Reproduce the top of the data verbatim, through and including the line that contains "return y, front, backHeight(s, y)".
▼
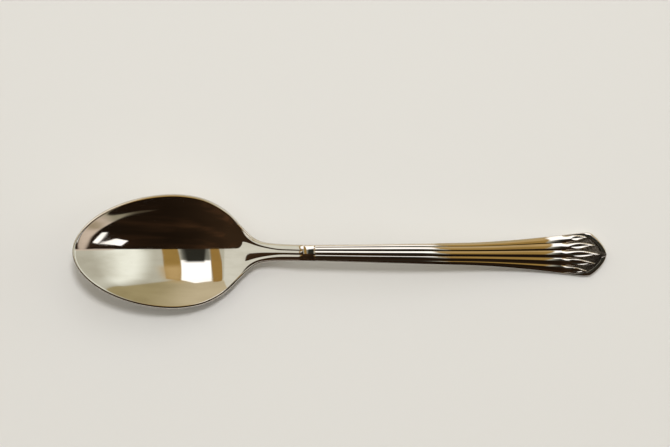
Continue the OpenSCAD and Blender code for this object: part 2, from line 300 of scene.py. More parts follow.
# Closed skin over rows of sections: the front columns, then the back columns the other way
def makeSection(name, places, y, front, back, material, slot):
    rows, columns = y.shape
    ring = 2 * columns
    x = (places - spoonLength / 2)[:, None] + 0 * y
    points = np.concatenate([np.stack([x, y, front], -1), np.stack([x, y, back], -1)[:, ::-1]], 1).reshape(-1, 3) * mm
    a = (np.arange(rows - 1)[:, None] * ring + np.arange(ring)[None, :]).ravel()
    b = (np.arange(rows - 1)[:, None] * ring + (np.arange(ring)[None, :] + 1) % ring).ravel()
    skin = np.stack([a, b, b + ring, a + ring], -1)
    j = np.arange(columns - 1)
    low = np.stack([j + 1, j, ring - 1 - j, ring - 2 - j], -1)
    high = np.stack([j, j + 1, ring - 2 - j, ring - 1 - j], -1) + (rows - 1) * ring
    return makeObject(name, points.tolist(), np.concatenate([skin, low, high]).tolist(), material)


def plainColumns(places):
    s = places[:, None]
    edge = np.linspace(0, 1, bowl["rimColumns"] + 1)[None, :-1]
    u = np.linspace(-1, 1, stem["reeds"] * stem["columnsPerReed"] + 1)[None, :]
    rim = mix(halfWidth(s), innerHalf(s), edge)
    middle = innerHalf(s) * columnShare(s, u)
    y = np.concatenate([-rim, middle, rim[:, ::-1]], 1)
    zeros = np.zeros((len(places), edge.shape[1]))
    raised = np.concatenate([zeros, crownHeight(s) * np.cos(u * math.pi / 2) + reliefHeight(s, u), zeros], 1)
    front = frontHeight(s, y) + raised - cornerDrop(s, y, topRadius(s))
    return y, front, backHeight(s, y)


# Mirror polished stainless steel: struck, then buffed with ever finer compound, which leaves a mirror
# with faint wipe marks along the spoon and hairlines from use
def makePolishedSteel():
    steel = {"colour": "#DCD6CE", "shade": "#CFC8BE", "roughness": 0.035, "wiped": 0.075,
             "wipeLength": 14.0, "wipeWidth": 2.6, "wipeScaleZ": 200, "wipeRange": (0.4, 0.75),
             "shadeRange": (0.3, 0.8), "hairWidth": 0.22, "hairLength": 9.0, "hairScaleZ": 300, "hairTurn": 0.12,
             "hairRange": (0.62, 0.72), "hairRoughness": 0.05, "hairDepth": 0.0009,
             "waveSize": 9.0, "waveDepth": 0.004}
    material = bpy.data.materials.new("mirrorPolishedStainlessSteel")
    material.use_nodes = True
    tree = material.node_tree
    tree.nodes.clear()
    place = addNode(tree, "ShaderNodeTexCoord").outputs["Object"]
    along = addNode(tree, "ShaderNodeMapping", None, {
        "Vector": place,
        "Scale": (1 / (steel["wipeLength"] * mm), 1 / (steel["wipeWidth"] * mm), steel["wipeScaleZ"])})
    wipes = addNode(tree, "ShaderNodeTexNoise", None, {"Vector": along.outputs[0], "Scale": 1, "Detail": 3})
    hairs = addNode(tree, "ShaderNodeMapping", None, {
        "Vector": place, "Rotation": (0, 0, steel["hairTurn"]),
        "Scale": (1 / (steel["hairLength"] * mm), 1 / (steel["hairWidth"] * mm), steel["hairScaleZ"])})
    hairNoise = addNode(tree, "ShaderNodeTexNoise", None, {"Vector": hairs.outputs[0], "Scale": 1, "Detail": 2})
    waves = addNode(tree, "ShaderNodeTexNoise", None, {
        "Vector": place, "Scale": 1 / (steel["waveSize"] * mm), "Detail": 1})
    values = addFormulas(tree, {"wipe": wipes.outputs["Fac"], "hair": hairNoise.outputs["Fac"]}, [
        ("rough", "SMOOTHSTEP", "wipe", *steel["wipeRange"], steel["roughness"], steel["wiped"]),
        ("fine", "SMOOTHSTEP", "hair", *steel["hairRange"], 0, steel["hairRoughness"]),
        ("roughness", "ADD", "rough", "fine"),
        ("tone", "SMOOTHSTEP", "wipe", *steel["shadeRange"], 0, 1),
    ])
    colour = addNode(tree, "ShaderNodeMix", {"data_type": "RGBA"}, {
        0: values["tone"], 6: toLinear(steel["colour"]), 7: toLinear(steel["shade"])})
    hairBump = addNode(tree, "ShaderNodeBump", None, {
        "Strength": 1, "Distance": steel["hairDepth"] * mm, "Height": hairNoise.outputs["Fac"]})
    waveBump = addNode(tree, "ShaderNodeBump", None, {
        "Strength": 1, "Distance": steel["waveDepth"] * mm, "Height": waves.outputs["Fac"],
        "Normal": hairBump.outputs[0]})
    shader = addNode(tree, "ShaderNodeBsdfPrincipled", None, {
        "Base Color": colour.outputs[2], "Metallic": 1.0, "Roughness": values["roughness"],
        "Normal": waveBump.outputs[0]})
    addNode(tree, "ShaderNodeOutputMaterial", None, {"Surface": shader.outputs[0]})
    return material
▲
Final result –
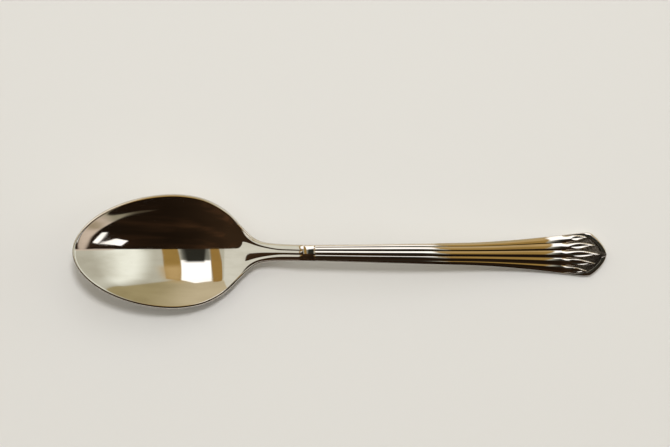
Continue the OpenSCAD and Blender code for this object: part 2, from line 300 of scene.py. More parts follow.
# Closed skin over rows of sections: the front columns, then the back columns the other way
def makeSection(name, places, y, front, back, material, slot):
    rows, columns = y.shape
    ring = 2 * columns
    x = (places - spoonLength / 2)[:, None] + 0 * y
    points = np.concatenate([np.stack([x, y, front], -1), np.stack([x, y, back], -1)[:, ::-1]], 1).reshape(-1, 3) * mm
    a = (np.arange(rows - 1)[:, None] * ring + np.arange(ring)[None, :]).ravel()
    b = (np.arange(rows - 1)[:, None] * ring + (np.arange(ring)[None, :] + 1) % ring).ravel()
    skin = np.stack([a, b, b + ring, a + ring], -1)
    j = np.arange(columns - 1)
    low = np.stack([j + 1, j, ring - 1 - j, ring - 2 - j], -1)
    high = np.stack([j, j + 1, ring - 2 - j, ring - 1 - j], -1) + (rows - 1) * ring
    return makeObject(name, points.tolist(), np.concatenate([skin, low, high]).tolist(), material)


def plainColumns(places):
    s = places[:, None]
    edge = np.linspace(0, 1, bowl["rimColumns"] + 1)[None, :-1]
    u = np.linspace(-1, 1, stem["reeds"] * stem["columnsPerReed"] + 1)[None, :]
    rim = mix(halfWidth(s), innerHalf(s), edge)
    middle = innerHalf(s) * columnShare(s, u)
    y = np.concatenate([-rim, middle, rim[:, ::-1]], 1)
    zeros = np.zeros((len(places), edge.shape[1]))
    raised = np.concatenate([zeros, crownHeight(s) * np.cos(u * math.pi / 2) + reliefHeight(s, u), zeros], 1)
    front = frontHeight(s, y) + raised - cornerDrop(s, y, topRadius(s))
    return y, front, backHeight(s, y)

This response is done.